When an error is made regarding a medication or IV solution that is given to an infant, it can have major consequences. In some circumstances, this type of error can even lead to an infant's death. Thus, it is extremely important for hospitals and their staff to do everything they reasonably can to avoid this kind of medication error.
Recently, a medical malpractice case has arisen involving an IV solution that was given to an infant. The case involves a baby boy who was born prematurely and who received care from a hospital in Illinois. During this care, a doctor reportedly ordered that the baby be given an IV solution.
The baby's parents claim that the IV solution a pharmacy technician provided to fulfill this order was incorrect.
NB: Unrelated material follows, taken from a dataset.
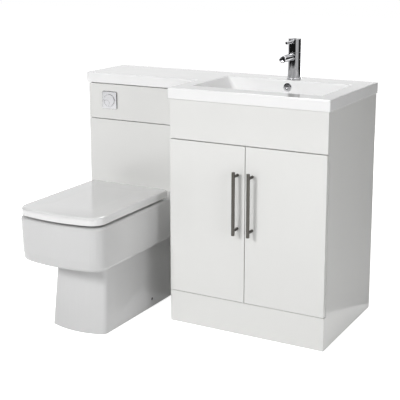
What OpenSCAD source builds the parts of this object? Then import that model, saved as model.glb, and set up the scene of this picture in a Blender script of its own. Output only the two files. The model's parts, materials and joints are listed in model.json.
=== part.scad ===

They allege that the solution the technician provided contained many times more sodium than the solution the doctor had prescribed.
Allegedly, the IV bag which contained this solution was initially correctly labeled to indicate this high sodium content. However, the baby's parents claim that the IV bag had been relabeled by the time a nurse administered the solution to the baby and that this new label incorrectly indicated that the bag contained the proper solution. The baby died after being given this solution.
The baby's parents have now brought a medical malpractice lawsuit against the hospital. They allege that negligence by the hospital and its staff caused the above-mentioned error and that this error caused their child's death.
As the allegations in this case illustrate, it is very important for medical professions to not commit negligent errors in connection to medications or IV solutions that are administered to infants. These errors can cause great harm to infants. Consequently, one hopes that all hospitals will make sure to have procedures in place aimed at preventing these types of errors.